Locate the line that contains "Write the three.js" in the entries below, then repeat it and every following line through the line that contains "import * as", exactly, and no others.
======
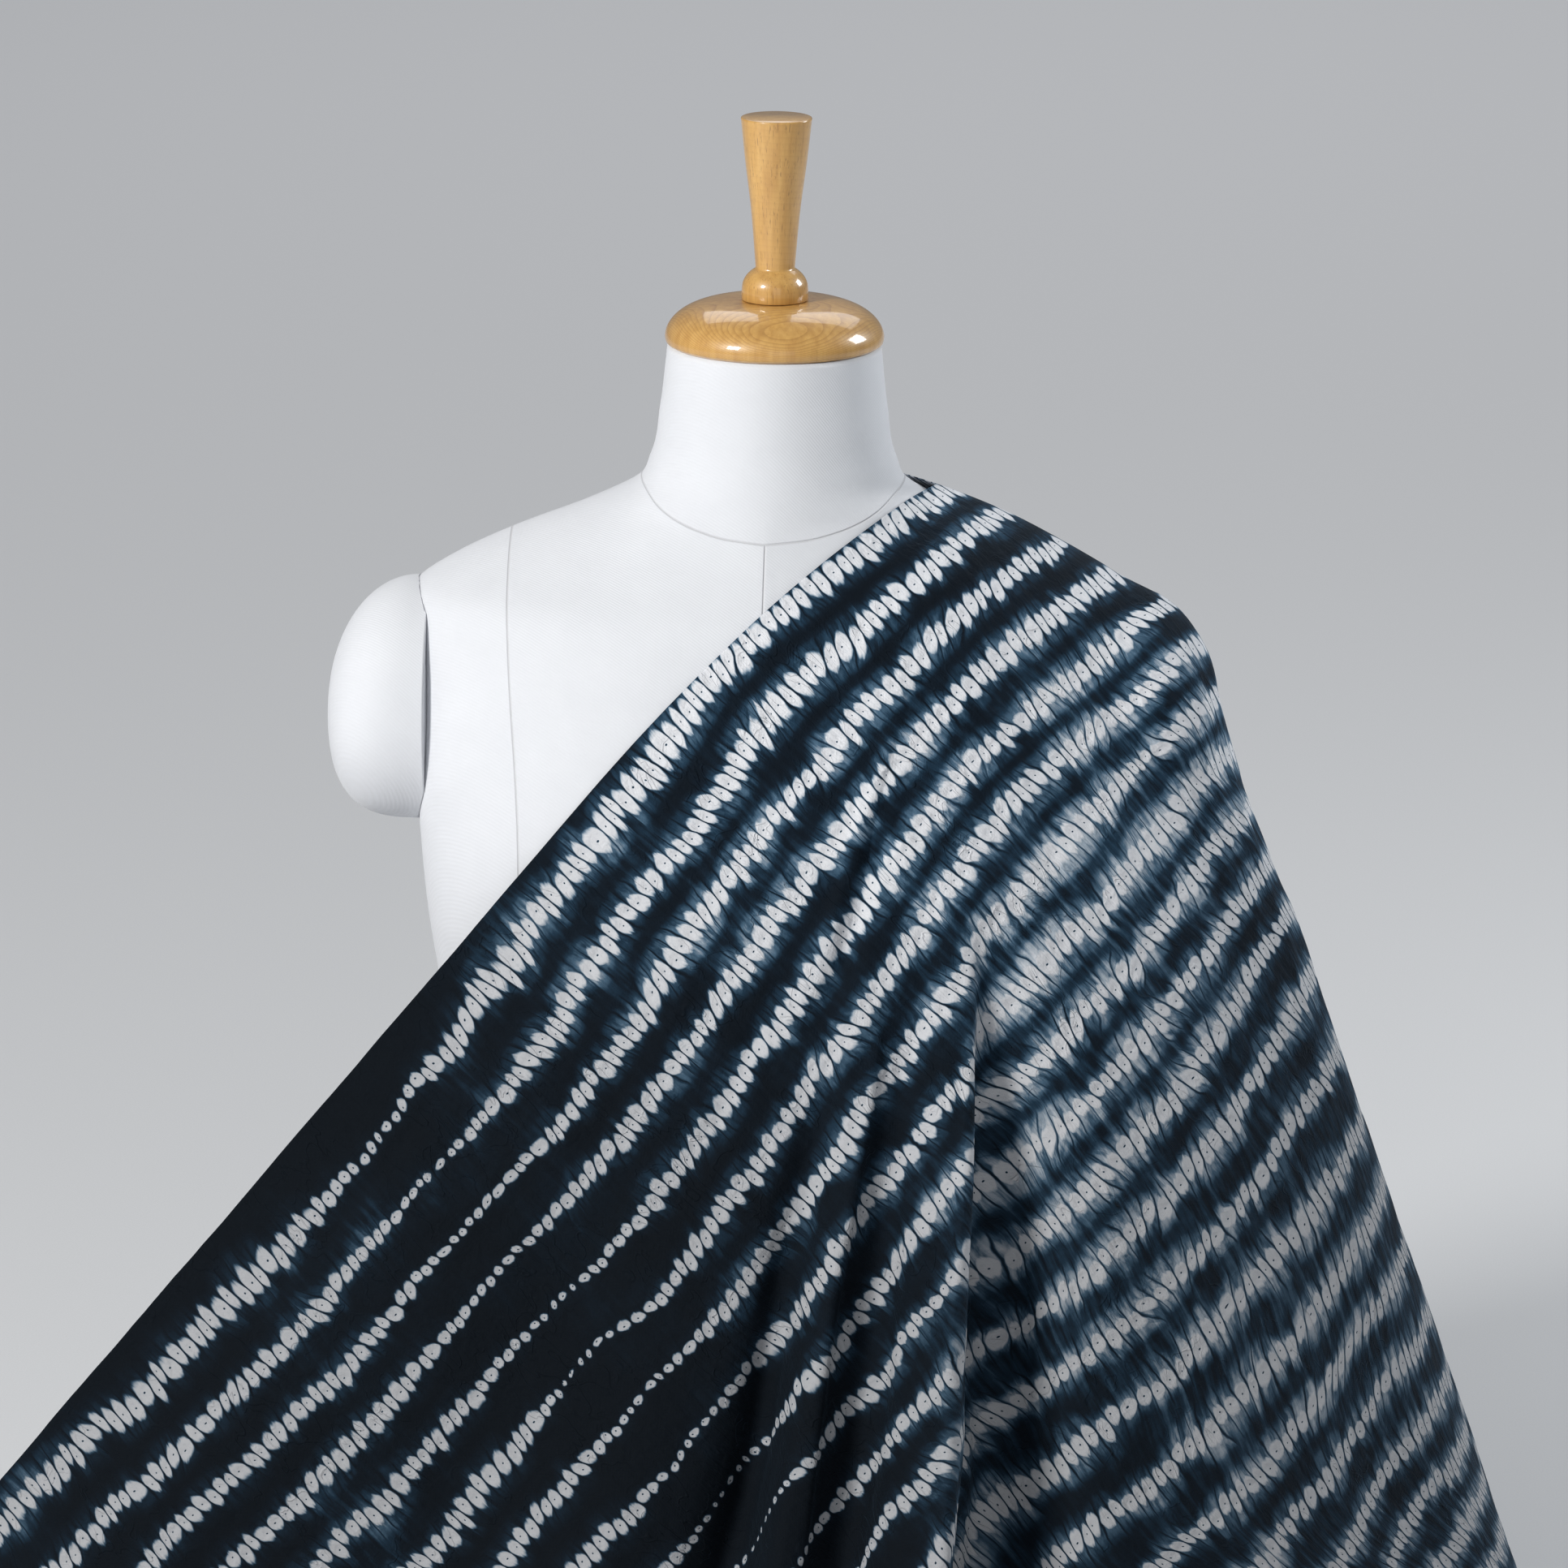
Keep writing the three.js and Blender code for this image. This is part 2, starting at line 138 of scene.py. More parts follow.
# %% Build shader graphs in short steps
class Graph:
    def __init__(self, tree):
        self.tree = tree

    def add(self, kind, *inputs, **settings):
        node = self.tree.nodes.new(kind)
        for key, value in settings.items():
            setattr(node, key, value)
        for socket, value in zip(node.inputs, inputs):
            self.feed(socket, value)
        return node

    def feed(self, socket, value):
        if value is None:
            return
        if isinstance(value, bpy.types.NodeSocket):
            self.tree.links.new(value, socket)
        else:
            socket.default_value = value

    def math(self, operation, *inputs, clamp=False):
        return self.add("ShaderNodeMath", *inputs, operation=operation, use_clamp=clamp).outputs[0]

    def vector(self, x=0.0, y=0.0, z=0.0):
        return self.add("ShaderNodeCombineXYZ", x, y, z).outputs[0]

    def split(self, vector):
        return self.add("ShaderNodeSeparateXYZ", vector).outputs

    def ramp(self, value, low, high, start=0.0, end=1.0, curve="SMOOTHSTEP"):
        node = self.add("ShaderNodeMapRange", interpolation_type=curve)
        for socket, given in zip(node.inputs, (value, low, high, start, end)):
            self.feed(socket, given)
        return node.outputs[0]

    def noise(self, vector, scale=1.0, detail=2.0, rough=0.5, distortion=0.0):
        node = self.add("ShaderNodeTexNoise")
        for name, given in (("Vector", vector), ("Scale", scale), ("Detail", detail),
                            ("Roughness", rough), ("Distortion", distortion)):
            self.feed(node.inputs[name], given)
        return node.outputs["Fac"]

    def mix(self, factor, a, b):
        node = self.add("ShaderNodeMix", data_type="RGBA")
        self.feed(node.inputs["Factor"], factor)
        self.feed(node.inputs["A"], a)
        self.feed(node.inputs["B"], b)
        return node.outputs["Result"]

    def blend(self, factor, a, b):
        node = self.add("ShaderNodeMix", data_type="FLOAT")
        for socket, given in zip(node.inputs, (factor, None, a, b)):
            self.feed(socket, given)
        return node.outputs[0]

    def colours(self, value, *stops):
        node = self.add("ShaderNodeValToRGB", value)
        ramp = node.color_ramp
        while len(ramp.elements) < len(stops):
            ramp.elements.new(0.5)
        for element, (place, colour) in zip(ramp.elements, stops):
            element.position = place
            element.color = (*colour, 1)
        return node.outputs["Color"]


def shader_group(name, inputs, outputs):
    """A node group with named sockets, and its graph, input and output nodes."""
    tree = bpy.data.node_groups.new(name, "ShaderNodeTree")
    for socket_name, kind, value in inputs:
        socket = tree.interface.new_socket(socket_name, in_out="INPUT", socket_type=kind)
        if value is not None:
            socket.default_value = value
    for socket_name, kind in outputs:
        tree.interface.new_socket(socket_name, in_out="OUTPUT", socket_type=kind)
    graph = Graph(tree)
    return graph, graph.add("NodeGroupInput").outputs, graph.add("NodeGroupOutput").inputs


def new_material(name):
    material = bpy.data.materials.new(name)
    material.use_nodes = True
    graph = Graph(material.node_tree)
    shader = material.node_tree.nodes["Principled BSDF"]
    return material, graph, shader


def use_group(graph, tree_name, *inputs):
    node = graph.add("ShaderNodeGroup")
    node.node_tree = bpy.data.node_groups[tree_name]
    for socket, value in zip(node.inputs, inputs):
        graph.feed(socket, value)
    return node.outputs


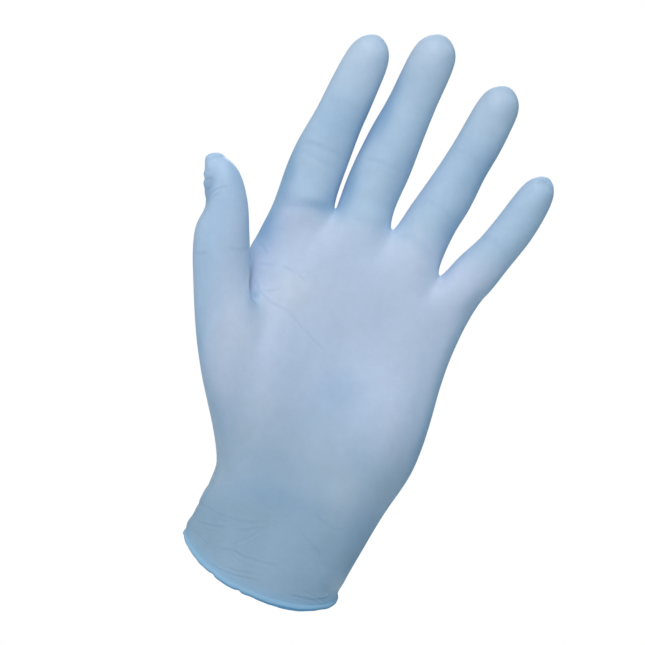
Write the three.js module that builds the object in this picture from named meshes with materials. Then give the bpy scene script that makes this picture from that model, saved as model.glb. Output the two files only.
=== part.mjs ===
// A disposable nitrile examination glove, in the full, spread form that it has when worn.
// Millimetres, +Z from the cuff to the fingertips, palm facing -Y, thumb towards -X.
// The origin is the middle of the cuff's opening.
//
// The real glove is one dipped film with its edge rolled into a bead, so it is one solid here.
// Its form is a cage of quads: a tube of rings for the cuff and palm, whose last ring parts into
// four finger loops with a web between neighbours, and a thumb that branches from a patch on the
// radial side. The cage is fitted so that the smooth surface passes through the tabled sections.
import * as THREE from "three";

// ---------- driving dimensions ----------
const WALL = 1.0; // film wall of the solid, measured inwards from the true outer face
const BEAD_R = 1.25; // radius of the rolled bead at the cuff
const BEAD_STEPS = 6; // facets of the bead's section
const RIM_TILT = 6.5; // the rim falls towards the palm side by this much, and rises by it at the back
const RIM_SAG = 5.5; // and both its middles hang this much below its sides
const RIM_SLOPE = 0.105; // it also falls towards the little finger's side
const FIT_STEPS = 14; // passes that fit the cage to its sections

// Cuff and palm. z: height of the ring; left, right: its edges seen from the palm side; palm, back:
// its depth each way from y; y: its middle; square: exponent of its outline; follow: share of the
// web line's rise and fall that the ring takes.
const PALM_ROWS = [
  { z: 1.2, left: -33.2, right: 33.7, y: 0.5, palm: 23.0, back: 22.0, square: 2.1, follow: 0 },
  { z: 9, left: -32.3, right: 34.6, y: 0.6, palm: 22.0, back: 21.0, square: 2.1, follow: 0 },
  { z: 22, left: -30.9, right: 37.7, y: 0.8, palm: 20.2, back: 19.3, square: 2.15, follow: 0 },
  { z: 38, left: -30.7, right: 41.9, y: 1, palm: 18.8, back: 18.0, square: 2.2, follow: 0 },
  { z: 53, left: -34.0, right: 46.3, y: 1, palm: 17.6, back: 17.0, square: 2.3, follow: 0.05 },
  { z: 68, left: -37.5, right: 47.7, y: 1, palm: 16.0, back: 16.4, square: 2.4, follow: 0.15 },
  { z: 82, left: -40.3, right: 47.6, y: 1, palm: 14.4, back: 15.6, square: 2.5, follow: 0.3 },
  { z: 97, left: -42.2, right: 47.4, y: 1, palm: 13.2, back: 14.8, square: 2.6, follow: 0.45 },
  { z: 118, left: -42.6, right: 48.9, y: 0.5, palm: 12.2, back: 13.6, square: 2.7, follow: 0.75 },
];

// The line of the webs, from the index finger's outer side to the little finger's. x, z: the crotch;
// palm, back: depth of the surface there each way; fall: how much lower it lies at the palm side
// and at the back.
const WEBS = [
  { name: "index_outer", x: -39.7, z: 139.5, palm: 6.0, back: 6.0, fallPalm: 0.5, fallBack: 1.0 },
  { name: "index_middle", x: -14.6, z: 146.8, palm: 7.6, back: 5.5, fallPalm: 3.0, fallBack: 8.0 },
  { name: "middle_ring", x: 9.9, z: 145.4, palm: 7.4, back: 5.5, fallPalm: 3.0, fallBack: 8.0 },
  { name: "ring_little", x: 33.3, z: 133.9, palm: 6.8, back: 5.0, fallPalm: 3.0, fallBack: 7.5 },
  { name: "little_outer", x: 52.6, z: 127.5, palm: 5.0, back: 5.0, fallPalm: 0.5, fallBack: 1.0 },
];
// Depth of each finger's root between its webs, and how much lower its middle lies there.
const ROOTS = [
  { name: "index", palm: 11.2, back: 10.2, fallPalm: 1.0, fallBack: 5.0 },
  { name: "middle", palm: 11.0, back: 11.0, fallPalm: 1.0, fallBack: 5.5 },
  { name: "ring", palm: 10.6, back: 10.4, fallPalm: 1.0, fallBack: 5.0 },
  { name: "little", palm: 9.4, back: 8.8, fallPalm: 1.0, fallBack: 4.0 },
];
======
Answer to the task:
Write the three.js module that builds the object in this picture from named meshes with materials. Then give the bpy scene script that makes this picture from that model, saved as model.glb. Output the two files only.
=== part.mjs ===
// A disposable nitrile examination glove, in the full, spread form that it has when worn.
// Millimetres, +Z from the cuff to the fingertips, palm facing -Y, thumb towards -X.
// The origin is the middle of the cuff's opening.
//
// The real glove is one dipped film with its edge rolled into a bead, so it is one solid here.
// Its form is a cage of quads: a tube of rings for the cuff and palm, whose last ring parts into
// four finger loops with a web between neighbours, and a thumb that branches from a patch on the
// radial side. The cage is fitted so that the smooth surface passes through the tabled sections.
import * as THREE from "three";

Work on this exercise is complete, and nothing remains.